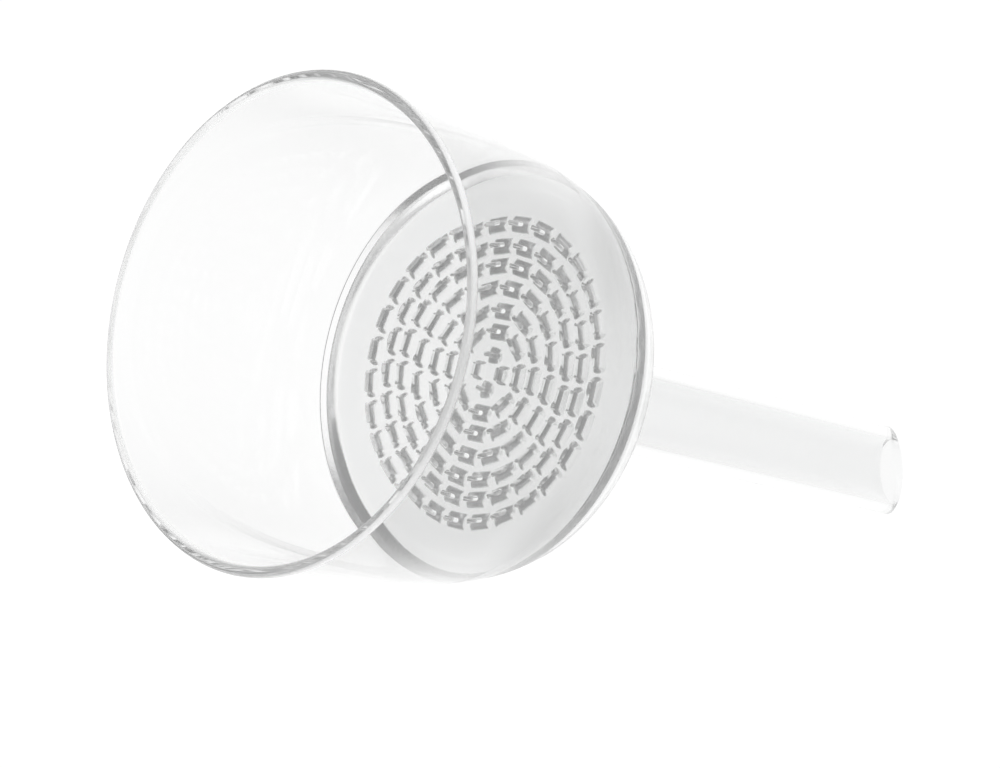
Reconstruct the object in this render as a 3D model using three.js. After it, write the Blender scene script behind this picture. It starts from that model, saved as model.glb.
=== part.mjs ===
// Slit-sieve glass funnel, 500 ml size: a bowl, a slotted sieve plate, a
// collector and a stem, all of clear borosilicate glass and all fused together.
//
// Millimetres, +Z up the axis towards the mouth. The origin is the centre of
// the sieve plate's upper face, so the bowl stands above it and the collector
// and the stem hang below it. Each glassblown piece is a mesh of its own, with
// a small gap left at each fused seam.

import * as THREE from 'three';

// ---------------------------------------------------------------- dimensions

const wallThickness = 2.2;
const seamGap = 0.3;
const turnSegments = 72;

// Bowl: a straight wall that opens upwards, drawn in a little more at its foot.
const rimRadius = 57;
const rimHeight = 63;
const rimThickness = 2.8;
const rimRounding = 1.1;
const kneeRadius = 50.9;
const kneeHeight = 5.5;
const footRadius = 49.6;
const cornerFillet = 2.8;

// Sieve plate: seven rings of slots that run round the centre, with a web of
// glass between each slot and the next in its ring.
const plateThickness = 4.5;
const plateRadius = 49;
const slotWidth = 1;
const slotWeb = 2.8;
const slotRings = [
  { count: 4, radius: 4, turn: 0 },
  { count: 8, radius: 9.4, turn: 1.7 },
  { count: 12, radius: 14.2, turn: 1.5 },
  { count: 16, radius: 19.5, turn: 20.3 },
  { count: 20, radius: 24.6, turn: 12.7 },
  { count: 24, radius: 29.2, turn: 11.2 },
  { count: 28, radius: 34.3, turn: 2 },
];

// Collector: a round shoulder, a cone, and a flare into the stem.
const shoulderRadius = 20;
const shoulderTopRadius = 48.1;
const shoulderTopAngle = 18;
const coneAngle = 44;
const flareRadius = 14;

// Stem: a straight tube with a thicker wall. Its end is cut at a slant and
// fire-polished. The tip's height is where the cut crosses the axis, its slant
// is counted from a square cut, and its longest side is at tipAzimuth.
const stemRadius = 11;
const stemWall = 3;
const stemTipHeight = -156.6;
const stemSegments = 48;
const tipRounding = 0.7;
const tipSlant = 37;
const tipAzimuth = 118;

// ------------------------------------------------------------------- outlines

const radians = THREE.MathUtils.degToRad;
const point = (radius, height) => new THREE.Vector2(radius, height);

// Points along an arc, in radius and height, with angles in degrees measured
// from straight outwards towards straight up.
function arc(centre, radius, fromAngle, toAngle, steps) {
  const points = [];
  for (let i = 0; i <= steps; i++) {
    const angle = radians(fromAngle + ((toAngle - fromAngle) * i) / steps);
    points.push(point(centre.x + radius * Math.cos(angle), centre.y + radius * Math.sin(angle)));
  }
  return points;
}

// The outline turned about the axis. It closes on itself, runs up its outer
// side and down its inner side.
function turned(outline, segments = turnSegments) {
  const closed = [...outline, outline[0].clone()];
  const geometry = new THREE.LatheGeometry(closed, segments);
  geometry.rotateX(Math.PI / 2);
  return geometry;
}

// ---------------------------------------------------------------------- glass

const glass = { color: 0xf4f7f7, roughness: 0.03, metalness: 0, transparent: true, opacity: 0.35 };

function glassMesh(name, geometry) {
  const mesh = new THREE.Mesh(geometry, new THREE.MeshStandardMaterial(glass));
  mesh.name = name;
  return mesh;
}

// ----------------------------------------------------------------------- bowl

// The wall thickens a little towards the rim. At its foot a fillet leads down
// onto the sieve plate.
function bowl() {
  const innerKneeRadius = kneeRadius - wallThickness;
  const rimOuter = point(rimRadius - rimRounding, rimHeight - rimRounding);
  const rimInner = point(rimRadius - rimThickness + rimRounding, rimHeight - rimRounding);
  const filletCentre = point(innerKneeRadius - cornerFillet, cornerFillet);
  const filletEnd = THREE.MathUtils.radToDeg(Math.asin((seamGap - cornerFillet) / cornerFillet));
  return turned([
    point(footRadius, seamGap),
    point(kneeRadius, kneeHeight),
    ...arc(rimOuter, rimRounding, 0, 90, 4),
    ...arc(rimInner, rimRounding, 90, 180, 4),
    ...arc(filletCentre, cornerFillet, 0, filletEnd, 4),
  ]);
}

// ---------------------------------------------------------------- sieve plate

// One slot, curved round the ring that it lies on, with a point at each end.
function slotOutline(ringRadius, slotCount, middleAngle) {
  const steps = 3;
  const endSpan = Math.PI / slotCount - slotWeb / 2 / ringRadius;
  const halfSpan = endSpan - slotWidth / 2 / ringRadius;
  const outer = ringRadius + slotWidth / 2;
  const inner = ringRadius - slotWidth / 2;
  const at = (radius, angle) => point(radius * Math.cos(angle), radius * Math.sin(angle));
  const points = [at(ringRadius, middleAngle - endSpan)];
  for (let i = 0; i <= steps; i++) {
    points.push(at(outer, middleAngle + halfSpan * ((2 * i) / steps - 1)));
  }
  points.push(at(ringRadius, middleAngle + endSpan));
  for (let i = 0; i <= steps; i++) {
    points.push(at(inner, middleAngle - halfSpan * ((2 * i) / steps - 1)));
  }
  return new THREE.Path(points);
}

function sievePlate() {
  const edge = [];
  for (let i = 0; i < turnSegments; i++) {
    const angle = (2 * Math.PI * i) / turnSegments;
    edge.push(point(plateRadius * Math.cos(angle), plateRadius * Math.sin(angle)));
  }
  const disc = new THREE.Shape(edge);
  for (const { count, radius, turn } of slotRings) {
    for (let i = 0; i < count; i++) {
      disc.holes.push(slotOutline(radius, count, radians(turn + (360 * i) / count)));
    }
  }
  const geometry = new THREE.ExtrudeGeometry(disc, { depth: plateThickness, bevelEnabled: false });
  geometry.translate(0, 0, -plateThickness);
  return geometry;
}

// ------------------------------------------------------------------ collector

// The shoulder curves in from the plate until it slopes like the cone, and the
// cone runs down into a flare that ends straight along the stem.
function collectorOutline() {
  const shoulderCentre = point(
    shoulderTopRadius - shoulderRadius * Math.cos(radians(shoulderTopAngle)),
    -plateThickness - seamGap + shoulderRadius * Math.sin(radians(shoulderTopAngle)),
  );
  const shoulderEnd = arc(shoulderCentre, shoulderRadius, -coneAngle, -coneAngle, 1)[0];
  const flareStartRadius = stemRadius + flareRadius * (1 - Math.cos(radians(coneAngle)));
  const coneDrop = (shoulderEnd.x - flareStartRadius) / Math.tan(radians(coneAngle));
  const flareCentre = point(
    stemRadius + flareRadius,
    shoulderEnd.y - coneDrop - flareRadius * Math.sin(radians(coneAngle)),
  );
  return { shoulderCentre, flareCentre };
}

function collector() {
  const { shoulderCentre, flareCentre } = collectorOutline();
  const outside = [
    ...arc(flareCentre, flareRadius, 180, 180 - coneAngle, 4),
    ...arc(shoulderCentre, shoulderRadius, -coneAngle, -shoulderTopAngle, 6),
  ];
  const inside = [
    ...arc(shoulderCentre, shoulderRadius - wallThickness, -shoulderTopAngle, -coneAngle, 6),
    ...arc(flareCentre, flareRadius + stemWall, 180 - coneAngle, 180, 4),
  ];
  inside[0] = point(inside[0].x, outside.at(-1).y);
  return turned([...outside, ...inside]);
}

// ----------------------------------------------------------------------- stem

function stem() {
  const top = collectorOutline().flareCentre.y - seamGap;
  const boreRadius = stemRadius - stemWall;
  const outerEdge = point(stemRadius - tipRounding, stemTipHeight + tipRounding);
  const innerEdge = point(boreRadius + tipRounding, stemTipHeight + tipRounding);
  const tube = turned([
    ...arc(outerEdge, tipRounding, -90, 0, 3),
    point(stemRadius, top),
    point(boreRadius, top),
    ...arc(innerEdge, tipRounding, -180, -90, 3),
  ], stemSegments);

  // The tip is turned square first, and its ring of points is then slid along
  // the axis onto the slant.
  const points = tube.getAttribute('position');
  const slope = Math.tan(radians(tipSlant));
  for (let i = 0; i < points.count; i++) {
    if (points.getZ(i) > top - 1) continue;
    const towardsLongest =
      points.getX(i) * Math.cos(radians(tipAzimuth)) + points.getY(i) * Math.sin(radians(tipAzimuth));
    points.setZ(i, points.getZ(i) - slope * towardsLongest);
  }
  tube.computeVertexNormals();
  return tube;
}

// --------------------------------------------------------------------- object

const funnel = new THREE.Group();
funnel.add(
  glassMesh('bowl', bowl()),
  glassMesh('sieve_plate', sievePlate()),
  glassMesh('collector', collector()),
  glassMesh('stem', stem()),
);

export default funnel;
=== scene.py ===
# %% [markdown]
# # A slit-sieve funnel in clear glass
# The real funnel is four pieces of borosilicate glass, blown or pressed and then
# fused in a flame: a bowl, a slotted sieve plate, a collector and a stem. It is
# almost a body of revolution, so most of it can be drawn as half a section and
# turned about the axis, as a glassblower's lathe turns it. Only the slots of the
# sieve plate and the slanted end of the stem break that symmetry.
#
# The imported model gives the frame: every size below starts from it.

# %% Load the frame
import math

import bpy
from mathutils import Matrix, Vector


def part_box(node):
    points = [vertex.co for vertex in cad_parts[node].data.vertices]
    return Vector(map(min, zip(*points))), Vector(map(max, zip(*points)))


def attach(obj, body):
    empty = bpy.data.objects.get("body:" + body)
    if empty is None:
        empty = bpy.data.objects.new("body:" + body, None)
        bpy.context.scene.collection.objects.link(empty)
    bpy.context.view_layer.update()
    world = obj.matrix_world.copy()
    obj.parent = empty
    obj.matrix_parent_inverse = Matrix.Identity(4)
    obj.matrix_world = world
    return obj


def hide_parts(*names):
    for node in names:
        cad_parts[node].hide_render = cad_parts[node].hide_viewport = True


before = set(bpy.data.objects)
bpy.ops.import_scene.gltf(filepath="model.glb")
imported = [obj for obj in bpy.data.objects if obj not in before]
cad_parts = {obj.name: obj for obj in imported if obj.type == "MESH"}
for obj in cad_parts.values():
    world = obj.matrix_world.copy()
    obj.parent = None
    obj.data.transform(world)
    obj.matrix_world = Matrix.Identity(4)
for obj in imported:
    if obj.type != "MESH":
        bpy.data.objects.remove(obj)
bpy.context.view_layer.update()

# %% [markdown]
# ## Sizes
# Blender works in metres, so a millimetre gets a name of its own. The outer sizes
# come from the nodes' boxes. The walls, roundings and slots are the glass's own.
# Two of them follow from the lean of the bowl's inner wall: how far a rounding of
# the inner corner reaches along each of its sides, and how much further in the
# wall stands at its foot.

# %% Sizes
MM = 0.001
same_place = 0.01 * MM
weld_distance = 0.001 * MM

rim_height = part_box("bowl")[1][2]
rim_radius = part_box("bowl")[1][0]
plate_thickness = -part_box("sieve_plate")[0][2]
flare_end_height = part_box("collector")[0][2]
stem_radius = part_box("stem")[1][0]

wall = 2.2 * MM
rim_thickness = 2.8 * MM
rim_rounding = 1.1 * MM
knee_radius = 50.9 * MM
knee_height = 5.5 * MM
knee_rounding = 2.5 * MM
foot_radius = 49.53 * MM
corner_fillet = 1.4 * MM
fillet_reach = 0.91 * corner_fillet
foot_inset = 0.093 * corner_fillet

shoulder_radius = 20 * MM
shoulder_axis_radius = 29.08 * MM
shoulder_axis_height = 1.38 * MM
cone_angle = math.radians(44)
flare_radius = 14 * MM

stem_wall = 3 * MM
tip_height = -156.6 * MM
tip_rounding = 0.7 * MM
tip_slant = math.radians(37)
tip_azimuth = math.radians(118)

turn_steps = 240
print("rim radius, mm:", round(rim_radius / MM, 2), " stem tip, mm:", round(tip_height / MM, 2))

# %% [markdown]
# ## The camera
# The camera comes first, so that every later choice can be judged through it. It
# looks down into the bowl from well above the rim and is rolled on its side, so
# that the funnel seems to lie with its stem pointing right. A long lens from about
# a metre away keeps the rim's ellipse calm. The aim is set off from the centre of
# the rim by shares of the rim's radius, to the right and down in the camera's view.

# %% Camera
camera_elevation = math.radians(46.64)
camera_roll = math.radians(-76.29)
camera_distance = 18.42 * rim_radius
aim_right, aim_up = 0.8397 * rim_radius, -0.2413 * rim_radius

tilt = Matrix.Rotation(math.pi / 2 - camera_elevation, 3, "X")
turn_to_view = tilt @ Matrix.Rotation(camera_roll, 3, "Z")
view_right, view_up, view_back = turn_to_view.col
rim_centre = Vector((0, 0, rim_height))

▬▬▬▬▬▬

■ **WHAT IS REQUIRED**
Proceeding from the line containing "const funnel = new THREE.Group();" through the line containing "zip(*points))), Vector(map(max, zip(*points)))", transcribe the lines above exactly, both end lines included.

■ **EXERCISE ANSWER**
const funnel = new THREE.Group();
funnel.add(
  glassMesh('bowl', bowl()),
  glassMesh('sieve_plate', sievePlate()),
  glassMesh('collector', collector()),
  glassMesh('stem', stem()),
);

export default funnel;
=== scene.py ===
# %% [markdown]
# # A slit-sieve funnel in clear glass
# The real funnel is four pieces of borosilicate glass, blown or pressed and then
# fused in a flame: a bowl, a slotted sieve plate, a collector and a stem. It is
# almost a body of revolution, so most of it can be drawn as half a section and
# turned about the axis, as a glassblower's lathe turns it. Only the slots of the
# sieve plate and the slanted end of the stem break that symmetry.
#
# The imported model gives the frame: every size below starts from it.

# %% Load the frame
import math

import bpy
from mathutils import Matrix, Vector


def part_box(node):
    points = [vertex.co for vertex in cad_parts[node].data.vertices]
    return Vector(map(min, zip(*points))), Vector(map(max, zip(*points)))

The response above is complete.